Arnold Kling makes the analogy. A few weeks ago, Instapundit either quoted an email, or linked to someone who said that the government stimulus package was like an ugly, clumsy person performing a lewd dance. The intent is to stimulate, but the effect is the opposite.
Some sobering thoughts on the financial future. We have to get spending (particularly entitlements) under control. And socialized health care is one of the worst things we could do in that regard.
[Update a few minutes later]
Some thoughts on the disaster that was the New Deal:
The New Deal tripled taxes, which meant consumers had less money to spend and employers had less money for hiring; a number of New Deal laws made it more expensive for employers to hire people, which also meant less hiring; New Deal soak-the-rich taxes discouraged investment, and it’s almost impossible to create private-sector jobs without investment.

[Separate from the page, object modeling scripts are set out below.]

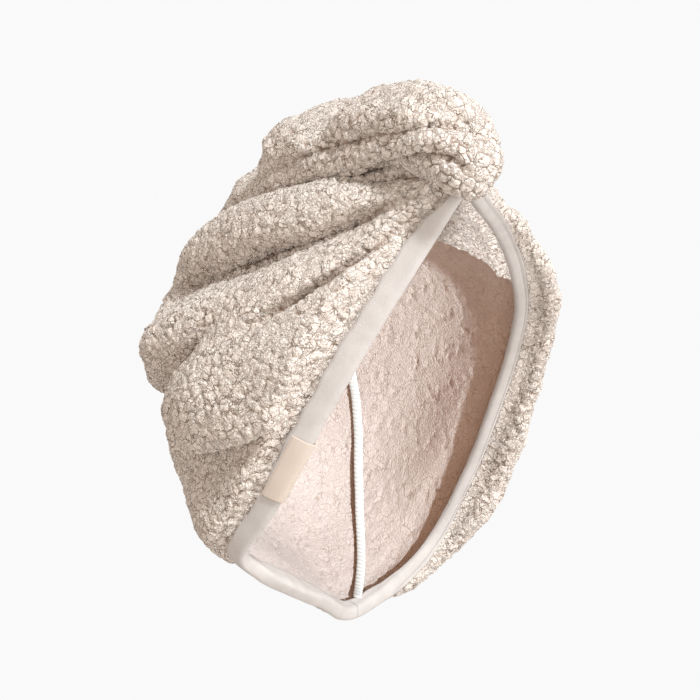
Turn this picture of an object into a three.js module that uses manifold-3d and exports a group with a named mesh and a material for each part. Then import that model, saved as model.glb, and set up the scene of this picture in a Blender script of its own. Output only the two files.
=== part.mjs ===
// A turban-style hair towel, kept in the form it has on a head.
// Millimetres, +Z up. The wearer faces -Y and +X is the wearer's left.
// The origin is the middle of the opening that the head goes into.
import * as THREE from 'three';
import { mergeVertices } from 'three/addons/utils/BufferGeometryUtils.js';
import Module from 'manifold-3d';

// Cap: the tilt of the opening, the height of the crown over it and the wall.
const OPENING_TILT = THREE.MathUtils.degToRad(38);
const CROWN_HEIGHT = 101;
const CROWN = { side: -4, along: 0, loft: 5 };
const WALL = 4.5;
const EDGE_WALL = 3.2;
const GAP = 0.3;
const TAIL_CLEARANCE = 0.5;

// Tape over the rim, seam inside, label and button.
const TAPE = {
  thickness: 1.2, outerRise: 0.05, innerRise: 0.048, leastLap: 0.01,
  foreheadStations: 2, napeStations: 1,
};
const LABEL = { thickness: 0.8, clearance: 0.5, fromStation: 17, toStation: 21, topRise: 0.044 };
const SEAM = { width: 4.5, thickness: 1.6, clearance: 0.9, steps: 22 };
const BUTTON = { radius: 11, thickness: 4, round: 1.4, sides: 28, turn: 0.56, rise: 0.25 };

// Grid of the cap: stations around the rim and rows from the rim to the crown.
const STATIONS = 90;
const TAPE_ROWS = [0, 0.027, 0.054];
const OUTER_ROWS = 24;
const INNER_ROWS = 7;

// Outline of the opening, from the forehead over the wearer's right to the nape and back
// over the wearer's left: side is +X, along runs towards the nape in the plane of the
// opening and lift is the height over that plane.
const OPENING = [
  { side: 0, along: -113, lift: 0 },
  { side: -18, along: -92, lift: 0 },
  { side: -40, along: -63, lift: 0 },
  { side: -59, along: -31, lift: 1 },
  { side: -76, along: 10, lift: 4 },
  { side: -82, along: 37, lift: 10 },
  { side: -72, along: 52, lift: 6 },
  { side: -55, along: 69, lift: 2 },
  { side: -34, along: 89, lift: 0 },
  { side: -8, along: 114, lift: 0 },
  { side: 22, along: 114, lift: 0 },
  { side: 43, along: 103, lift: 0 },
  { side: 61, along: 71, lift: 0 },
  { side: 68, along: 40, lift: 0 },
  { side: 71, along: 8, lift: 0 },
  { side: 66, along: -20, lift: 0 },
  { side: 52, along: -44, lift: 0 },
  { side: 35, along: -69, lift: 0 },
  { side: 17, along: -92, lift: 0 },
];

// How far the wall swells past the rim, how thick the gathered cloth lies on it, and how
// far the hem is turned in under it, by the turn around the rim from the forehead.
const FULLNESS = [
  { turn: 0.0, swell: 2, loft: 13, hem: 3 },
  { turn: 0.05, swell: 5, loft: 17, hem: 0 },
  { turn: 0.12, swell: 8, loft: 16, hem: 0 },
  { turn: 0.2, swell: 8, loft: 14, hem: 0 },
  { turn: 0.27, swell: 6, loft: 9, hem: 0 },
  { turn: 0.36, swell: -1, loft: 5, hem: 0 },
  { turn: 0.45, swell: 0, loft: 4, hem: 0 },
  { turn: 0.5, swell: 3, loft: 5, hem: 2 },
  { turn: 0.56, swell: 4, loft: 5, hem: 6 },
  { turn: 0.64, swell: 5, loft: 6, hem: 10 },
  { turn: 0.86, swell: 4, loft: 8, hem: 10 },
  { turn: 0.94, swell: 3, loft: 11, hem: 8 },
];
const HEM = {
  most: 10, drop: 2, dropPeak: 0.12, spread: 1.4, spreadPeak: 0.25, squeeze: 0.72, squeezeRise: 0.12,
};

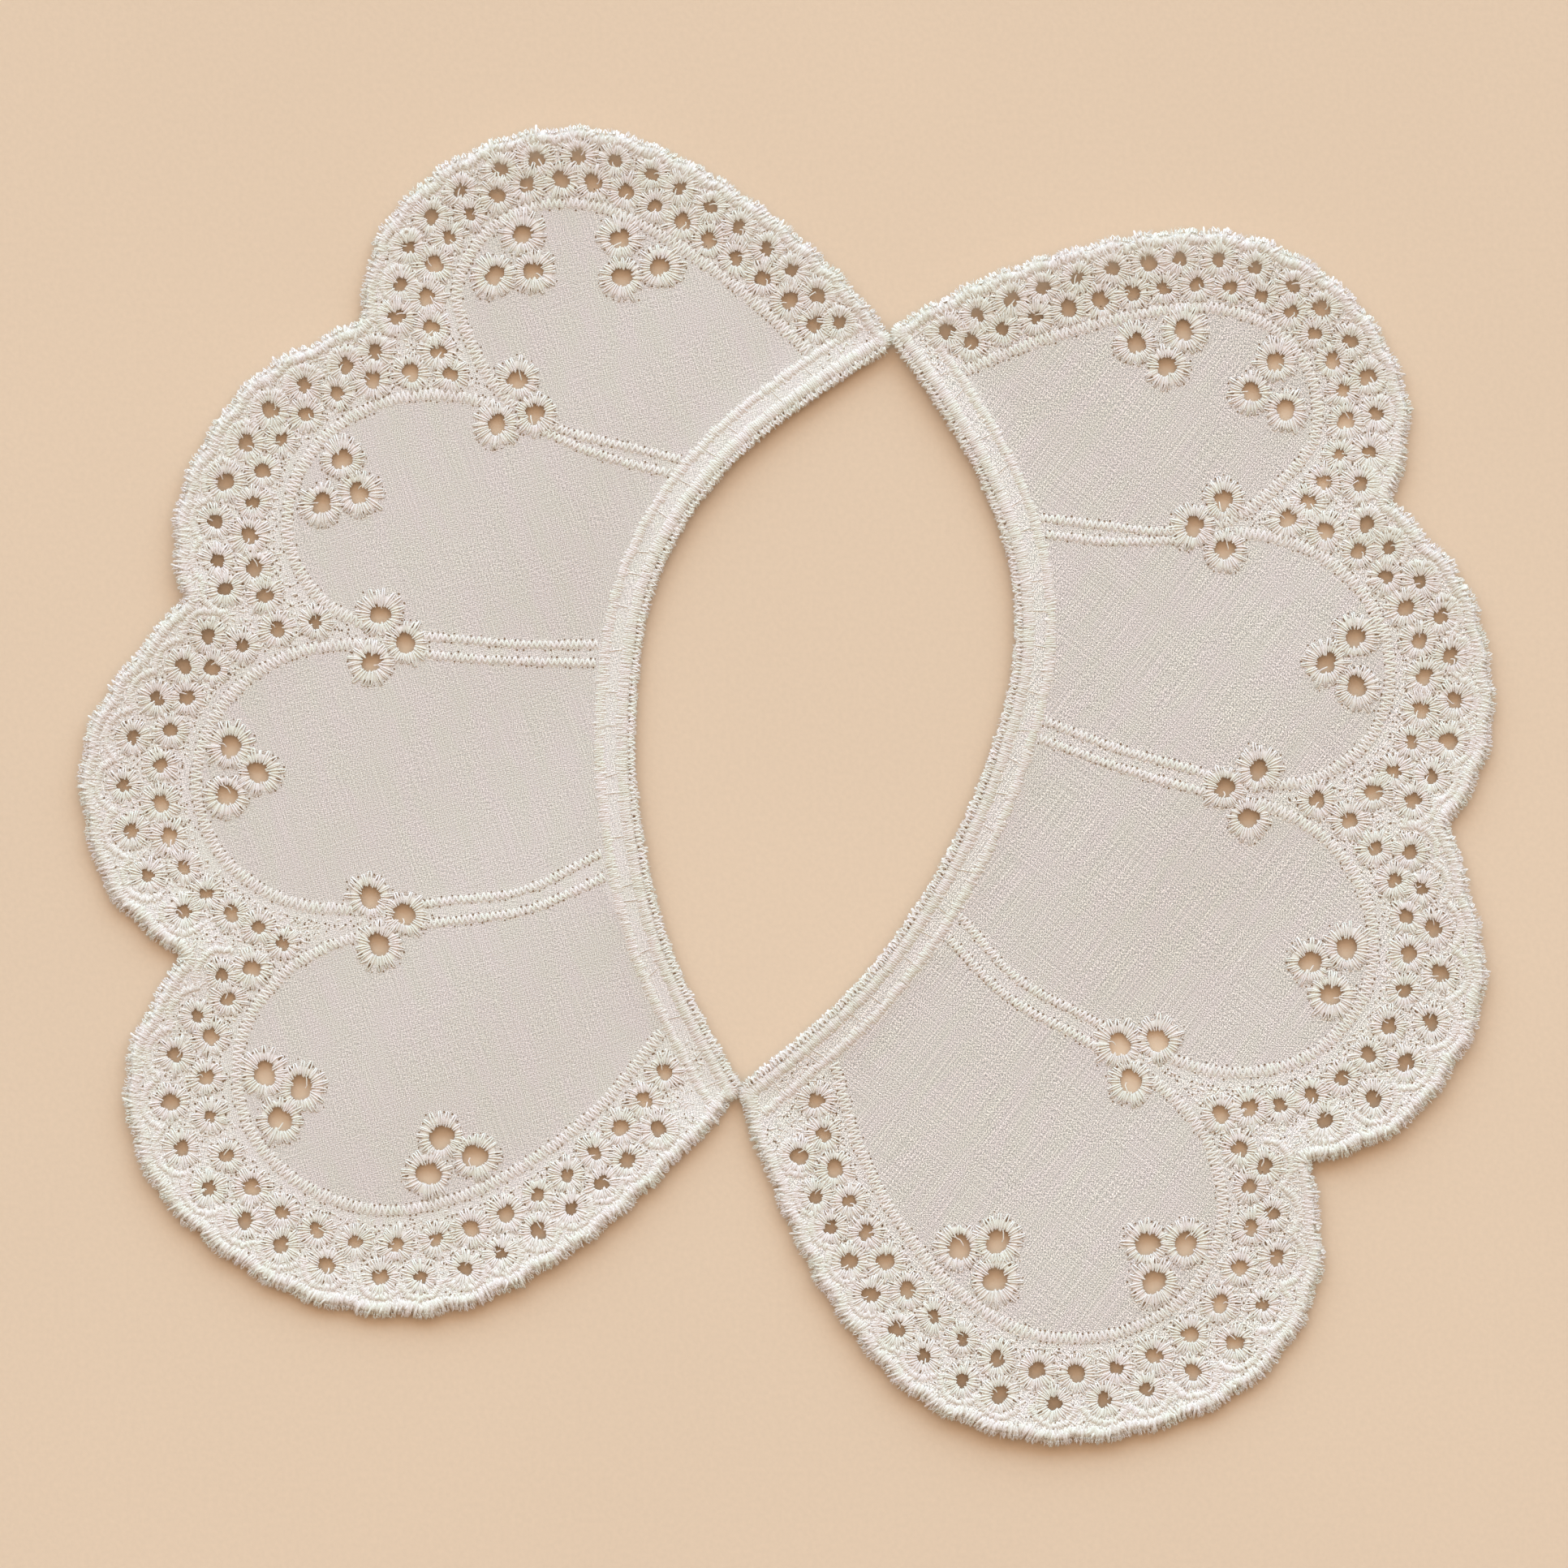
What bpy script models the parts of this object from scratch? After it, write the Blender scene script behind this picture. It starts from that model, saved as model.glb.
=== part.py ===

Other policies hurt Americans in other ways. Several New Deal laws banned discounting, when desperate people needed bargains; the New Deal authorized the destruction of food when people were hungry; the New Deal established hundreds of cartels and monopolies; the New Deal centralized the power of the Federal Reserve, and the Fed’s first major policy decision was a blunder that brought on a crisis within a crisis (the depression of 1938); the New Deal broke up the strongest banks and did nothing about laws that prevented thousands of banks from diversifying their depositor bases and their loan portfolios (Canada didn’t have these laws, and it went through the Great Depression without a bank failure).
Unfortunately, we just put a lot of people in power who want to (or at least claim to want to) do it over again.